Vietnam, together with seven other countries - Bangladesh, Brazil, China, Colombia, Indonesia, Mongolia, and Nigeria - have reached an advanced stage, having implemented large-scale reforms and put in place systems for results measurement. These reforms require banks assess and report on environmental and social (E&S) risks in their lending operations and put market incentives in place for banks to lend to green projects.

“This progress is an important step towards achieving the Sustainable Development Goals by 2030,” said Mr. Ethiopis Tafara, IFC’s Vice President for Legal, Compliance Risk and Sustainability. “It shows that both middle and low-income countries can adopt sustainable finance reforms. The SBN has demonstrated in a short time how much can be achieved when regulators, policymakers, trade associations and development institutions collaborate to advance sustainable finance.”

The report provides practical indicators and tools for countries to apply to their own domestic markets, regardless of their size or stage of development. This is important because it facilitates learning by all members and accelerates the pace of change. It is based on an innovative results-measurement approach that has been agreed to by all 34 member countries - a remarkable achievement that is breaking new ground for measuring progress at the global level.

The report recognizes the comprehensive nature of the efforts of the State Bank of Vietnam (SBV), including the Directive on Promoting Green Credit Growth and Environmental and Social Risks Management in Credit Granting Activities, released in 2015. The Directive seeks to promote the green economy and encourages all credit institutions to incorporate E&S risks into their transactions.

The report notes that the Directive also includes a reporting template that requires credit institutions report quantitative data quarterly to the SBV. This reporting covers both E&S risk evaluations of credit, other financial products, and green finance flows. The Directive covers the banking sector but could be extended to other financial industry activities, such as insurance and asset management.
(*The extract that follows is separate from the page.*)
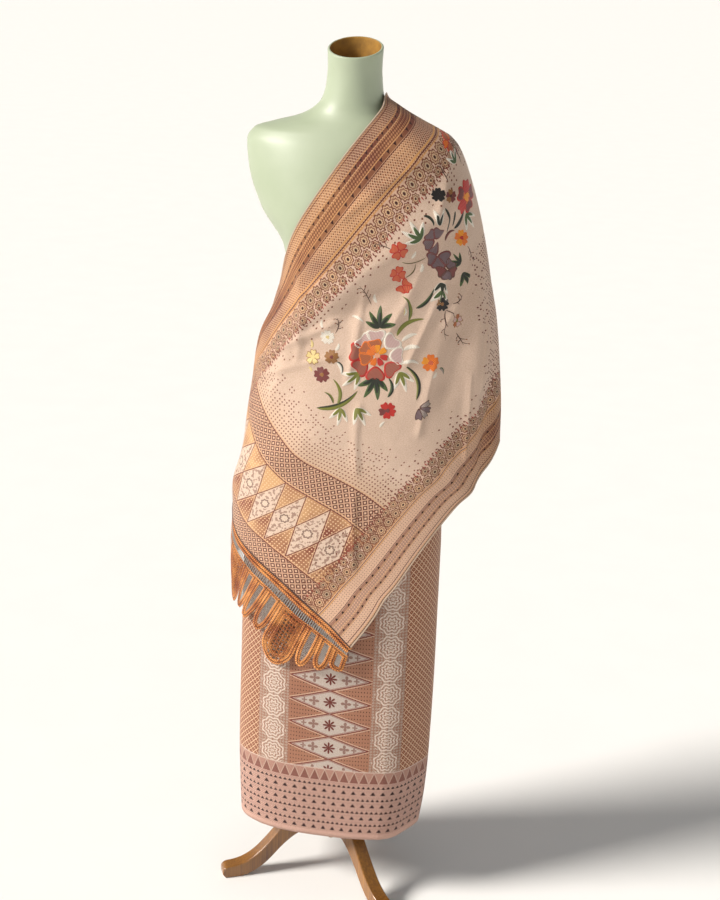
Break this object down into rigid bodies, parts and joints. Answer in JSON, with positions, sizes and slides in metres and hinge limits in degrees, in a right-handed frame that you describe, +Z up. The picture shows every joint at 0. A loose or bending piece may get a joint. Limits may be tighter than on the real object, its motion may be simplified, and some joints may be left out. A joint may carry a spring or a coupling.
{
  "type": "songket skirt and shawl set on a dress form",
  "caption": "Wrapped songket skirt with an embroidered, lace-ended shawl over one shoulder, worn by a limbless hollow dress form on a turned wooden stand.",
  "frame": {"origin": "middle of the footprint, on the floor under the stand's feet", "axes": "+Z up along the post; -Y is the front of the form; +X is the wearer's left, the side of the covered shoulder"},
  "size_m": [0.5056, 0.4026, 1.6542],
  "materials": {
    "songket": "woven with a soft sheen",
    "shawl_cloth": "satin weave",
    "lacework": "matt cotton tape",
    "moulded_shell": "satin paint",
    "board": "plain board",
    "dark_wood": "varnished"
  },
  "bodies": {
    "root": {"form_shell": "moulded_shell", "form_base": "board", "pole": "dark_wood", "hub": "dark_wood", "leg_front_right": "dark_wood", "leg_back_right": "dark_wood", "leg_left": "dark_wood", "skirt": "songket", "shawl_front": "shawl_cloth", "shawl_back": "shawl_cloth", "lace_front": "lacework", "lace_back": "lacework"}
  },
  "joints": []
}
The SBV’s efforts, including training programs on sector-specific E&S checklists, have provided specific guidance to banks in managing E&S risks in ten high risk sectors. To further stimulate green lending, the central bank has released a Green Project Catalogue that defines green sectors and plans to publish guidelines on reporting green finance flows. Additional financial incentives, such as a grant program, are under consideration, to increase green lending.

“For the first time, the report provides a concrete picture of what Vietnam has been doing in the area of sustainable finance reform,” said Ms. Ha Thu Giang, Deputy Director of the SBV’s Department of Credit Policies for Economic Sectors. “We appreciate that the report also identifies areas of further focus for Vietnam to continue to promote the growth of financing for green projects.”